[Supplied material]
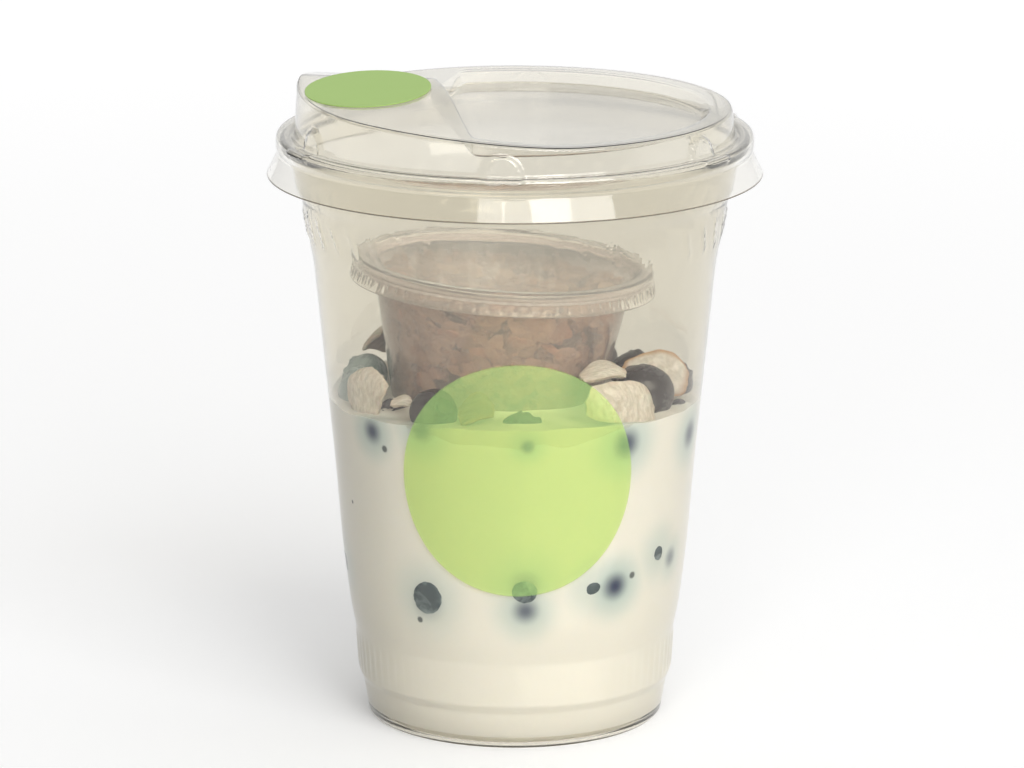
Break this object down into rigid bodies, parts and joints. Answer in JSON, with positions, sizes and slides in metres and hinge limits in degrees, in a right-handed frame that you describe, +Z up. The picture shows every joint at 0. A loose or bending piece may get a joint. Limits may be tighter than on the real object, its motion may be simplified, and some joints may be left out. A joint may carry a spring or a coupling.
{
  "type": "yogurt parfait in a lidded cup",
  "caption": "Clear lidded plastic cup of yogurt topped with blueberries and coconut chips, with a lidded tub of granola set in the toppings and plain round green stickers.",
  "frame": {"origin": "centre of the cup's foot, on the surface that it stands on", "axes": "+Z up along the cup's axis; -Y is the front with the large sticker; -X is the lid's raised sip side"},
  "size_m": [0.103, 0.103, 0.1366],
  "materials": {
    "clear_plastic": "clear, glossy, thin thermoformed plastic",
    "tub_plastic": "clear plastic, slightly hazy",
    "yogurt": "smooth, moist",
    "blueberry": "dark skin with pale bloom",
    "coconut": "dry, fibrous",
    "granola": "rough, toasted",
    "sticker": "satin, printed in plain fields of green"
  },
  "bodies": {
    "root": {"cup": "clear_plastic", "lid": "clear_plastic", "label_front": "sticker", "label_top": "sticker", "yogurt": "yogurt", "portion_cup": "tub_plastic", "portion_lid": "tub_plastic", "granola": "granola", "berry_left": "blueberry", "berry_left_low": "blueberry", "berry_front_left": "blueberry", "berry_front": "blueberry", "berry_right_large": "blueberry", "berry_right_back": "blueberry", "berry_right_edge": "blueberry", "berry_right_small": "blueberry", "berry_back_right": "blueberry", "berry_back": "blueberry", "berry_back_left": "blueberry", "berry_left_back": "blueberry", "sunk_berry_1": "blueberry", "sunk_berry_2": "blueberry", "sunk_berry_3": "blueberry", "sunk_berry_4": "blueberry", "sunk_berry_5": "blueberry", "sunk_berry_6": "blueberry", "sunk_berry_7": "blueberry", "sunk_berry_8": "blueberry", "sunk_berry_9": "blueberry", "chip_left": "coconut", "chip_left_bit": "coconut", "chip_right_low": "coconut", "chip_right_flat": "coconut", "chip_right_tall": "coconut", "chip_front": "coconut", "chip_back": "coconut", "chip_back_left": "coconut", "chip_left_back": "coconut"}
  },
  "joints": []
}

[Task goal] Set down all of the data above, word for word.

[Expected answer]
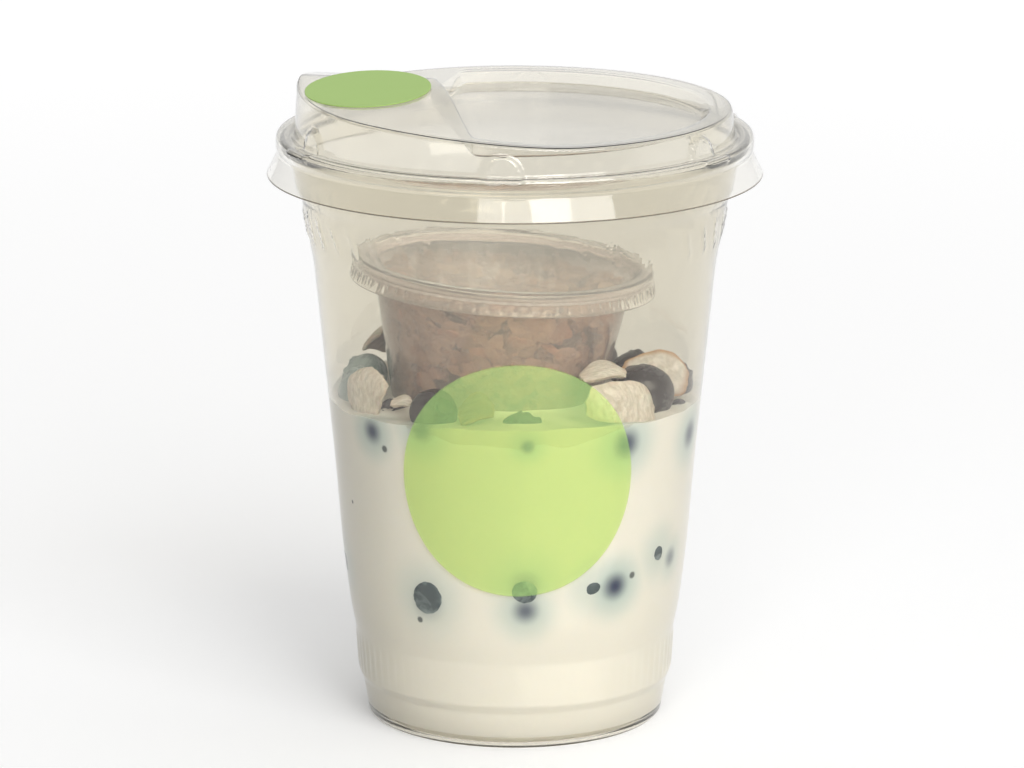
Break this object down into rigid bodies, parts and joints. Answer in JSON, with positions, sizes and slides in metres and hinge limits in degrees, in a right-handed frame that you describe, +Z up. The picture shows every joint at 0. A loose or bending piece may get a joint. Limits may be tighter than on the real object, its motion may be simplified, and some joints may be left out. A joint may carry a spring or a coupling.
{
  "type": "yogurt parfait in a lidded cup",
  "caption": "Clear lidded plastic cup of yogurt topped with blueberries and coconut chips, with a lidded tub of granola set in the toppings and plain round green stickers.",
  "frame": {"origin": "centre of the cup's foot, on the surface that it stands on", "axes": "+Z up along the cup's axis; -Y is the front with the large sticker; -X is the lid's raised sip side"},
  "size_m": [0.103, 0.103, 0.1366],
  "materials": {
    "clear_plastic": "clear, glossy, thin thermoformed plastic",
    "tub_plastic": "clear plastic, slightly hazy",
    "yogurt": "smooth, moist",
    "blueberry": "dark skin with pale bloom",
    "coconut": "dry, fibrous",
    "granola": "rough, toasted",
    "sticker": "satin, printed in plain fields of green"
  },
  "bodies": {
    "root": {"cup": "clear_plastic", "lid": "clear_plastic", "label_front": "sticker", "label_top": "sticker", "yogurt": "yogurt", "portion_cup": "tub_plastic", "portion_lid": "tub_plastic", "granola": "granola", "berry_left": "blueberry", "berry_left_low": "blueberry", "berry_front_left": "blueberry", "berry_front": "blueberry", "berry_right_large": "blueberry", "berry_right_back": "blueberry", "berry_right_edge": "blueberry", "berry_right_small": "blueberry", "berry_back_right": "blueberry", "berry_back": "blueberry", "berry_back_left": "blueberry", "berry_left_back": "blueberry", "sunk_berry_1": "blueberry", "sunk_berry_2": "blueberry", "sunk_berry_3": "blueberry", "sunk_berry_4": "blueberry", "sunk_berry_5": "blueberry", "sunk_berry_6": "blueberry", "sunk_berry_7": "blueberry", "sunk_berry_8": "blueberry", "sunk_berry_9": "blueberry", "chip_left": "coconut", "chip_left_bit": "coconut", "chip_right_low": "coconut", "chip_right_flat": "coconut", "chip_right_tall": "coconut", "chip_front": "coconut", "chip_back": "coconut", "chip_back_left": "coconut", "chip_left_back": "coconut"}
  },
  "joints": []
}